While the majority’s view is undoubtedly a permissible one on the conflicting evidence, so is the district court’s, and in such a situation, we have been directly admonished to defer to the fact-finding court's assessment. See Anderson, 470 U.S. at 574, 105 S.Ct. at 1511.

. Here again, the majority essentially rejects this factual determination of the district court— probably the most critical in the balance of interests — by substituting its own conflicting assessment of a much greater threat to public safety and internal order from the early releases required to bring the state into compliance. The district court had, however, carefully assessed the data, heard the testimony, and responsibly considered the actual threat posed. Critical to that assessment were the fundamental facts that the 700 inmates to be released would come from the group generally qualified under extant state law for consideration; that they would be released at intervals over time and not all at once en masse; and that they would in any event all be released in normal course in a relatively short additional time.

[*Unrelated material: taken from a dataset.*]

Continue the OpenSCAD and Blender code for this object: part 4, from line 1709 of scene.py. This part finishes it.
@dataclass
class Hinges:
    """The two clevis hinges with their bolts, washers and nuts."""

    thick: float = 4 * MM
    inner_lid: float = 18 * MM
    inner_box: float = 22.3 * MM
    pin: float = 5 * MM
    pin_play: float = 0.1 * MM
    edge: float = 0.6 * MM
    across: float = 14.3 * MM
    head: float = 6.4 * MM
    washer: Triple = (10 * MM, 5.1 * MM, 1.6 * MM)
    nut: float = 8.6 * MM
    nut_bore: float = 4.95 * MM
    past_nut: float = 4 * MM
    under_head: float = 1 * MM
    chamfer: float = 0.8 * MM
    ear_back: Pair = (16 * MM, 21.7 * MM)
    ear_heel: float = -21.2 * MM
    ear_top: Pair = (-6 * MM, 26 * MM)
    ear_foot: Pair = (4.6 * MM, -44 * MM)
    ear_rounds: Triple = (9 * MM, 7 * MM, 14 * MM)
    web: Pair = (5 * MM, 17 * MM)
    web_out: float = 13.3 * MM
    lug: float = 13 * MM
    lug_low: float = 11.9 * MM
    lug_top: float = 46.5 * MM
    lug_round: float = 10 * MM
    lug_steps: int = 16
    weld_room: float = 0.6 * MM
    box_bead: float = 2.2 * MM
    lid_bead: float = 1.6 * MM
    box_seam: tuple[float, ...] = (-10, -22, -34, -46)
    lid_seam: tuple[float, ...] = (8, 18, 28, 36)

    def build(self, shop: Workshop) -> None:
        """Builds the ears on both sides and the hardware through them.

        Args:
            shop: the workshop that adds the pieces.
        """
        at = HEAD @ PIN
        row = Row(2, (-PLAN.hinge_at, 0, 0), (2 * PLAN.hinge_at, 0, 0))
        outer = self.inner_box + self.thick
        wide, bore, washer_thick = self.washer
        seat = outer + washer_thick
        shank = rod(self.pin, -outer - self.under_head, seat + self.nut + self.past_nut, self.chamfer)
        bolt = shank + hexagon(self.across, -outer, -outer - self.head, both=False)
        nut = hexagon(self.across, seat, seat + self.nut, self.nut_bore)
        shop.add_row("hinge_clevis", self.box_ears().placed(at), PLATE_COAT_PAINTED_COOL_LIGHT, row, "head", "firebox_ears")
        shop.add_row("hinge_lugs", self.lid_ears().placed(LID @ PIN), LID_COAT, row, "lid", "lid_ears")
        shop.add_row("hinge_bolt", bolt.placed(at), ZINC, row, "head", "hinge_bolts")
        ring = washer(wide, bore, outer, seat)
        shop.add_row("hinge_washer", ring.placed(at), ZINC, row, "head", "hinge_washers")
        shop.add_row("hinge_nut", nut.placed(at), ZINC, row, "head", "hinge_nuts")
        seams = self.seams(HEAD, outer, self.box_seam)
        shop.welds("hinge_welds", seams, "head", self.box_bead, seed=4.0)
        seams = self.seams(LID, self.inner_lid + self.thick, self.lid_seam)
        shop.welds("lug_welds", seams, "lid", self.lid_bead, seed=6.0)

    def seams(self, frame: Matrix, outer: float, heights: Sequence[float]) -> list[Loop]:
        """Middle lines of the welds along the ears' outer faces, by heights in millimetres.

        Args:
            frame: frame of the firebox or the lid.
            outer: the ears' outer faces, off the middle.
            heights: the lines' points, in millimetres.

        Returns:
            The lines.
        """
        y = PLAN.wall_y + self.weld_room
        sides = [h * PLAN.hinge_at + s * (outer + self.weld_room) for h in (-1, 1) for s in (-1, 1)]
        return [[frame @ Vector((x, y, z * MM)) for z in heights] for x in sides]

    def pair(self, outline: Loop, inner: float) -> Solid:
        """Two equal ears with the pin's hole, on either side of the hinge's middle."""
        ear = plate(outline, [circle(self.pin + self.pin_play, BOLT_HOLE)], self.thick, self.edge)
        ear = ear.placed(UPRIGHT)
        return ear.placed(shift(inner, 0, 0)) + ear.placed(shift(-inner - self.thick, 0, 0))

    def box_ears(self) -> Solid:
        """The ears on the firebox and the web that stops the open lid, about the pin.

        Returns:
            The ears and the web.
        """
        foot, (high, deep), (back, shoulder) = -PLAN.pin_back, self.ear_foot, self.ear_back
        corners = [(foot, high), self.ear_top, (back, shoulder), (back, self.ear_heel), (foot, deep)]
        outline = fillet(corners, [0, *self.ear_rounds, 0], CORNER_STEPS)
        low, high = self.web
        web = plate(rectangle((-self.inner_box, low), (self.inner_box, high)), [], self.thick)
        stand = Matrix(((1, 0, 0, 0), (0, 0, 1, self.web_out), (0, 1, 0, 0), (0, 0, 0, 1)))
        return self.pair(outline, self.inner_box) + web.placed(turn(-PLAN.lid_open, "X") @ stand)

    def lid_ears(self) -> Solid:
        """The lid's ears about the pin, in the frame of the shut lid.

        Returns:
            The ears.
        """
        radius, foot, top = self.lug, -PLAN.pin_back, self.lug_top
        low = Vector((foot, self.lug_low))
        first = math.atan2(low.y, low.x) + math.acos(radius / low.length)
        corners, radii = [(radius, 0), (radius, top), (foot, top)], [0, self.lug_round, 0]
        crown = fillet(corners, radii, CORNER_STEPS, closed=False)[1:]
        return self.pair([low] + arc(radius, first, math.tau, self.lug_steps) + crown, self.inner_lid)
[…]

While the majority does not of course directly reject these irrefutable facts of the matter, its assessment seems basically to accept the specter raised by the state of a sudden release of 700 potentially violent inmates who otherwise would remain incarcerated indefinitely.
This is based in large part on the state's unsupported assertion that the conceded effectiveness and safety of the early release program has now been compromised by a reduction of the number of eligible inmates who can be released "with a relative degree of safety to the public." This in turn is based upon the fact that of the 880 inmates statutorily eligible for early release consideration, 693 recently have been reclassified by the current administration as “high risk” or as posing a 44.7% failure rate. The problem with this is that there is no evidence that these “high risk” inmates in the statutorily approved pool are any different in risk terms from those being “safely” released before the new risk assessment program. The majority simply accepts the state’s estimate, rather than the district court's.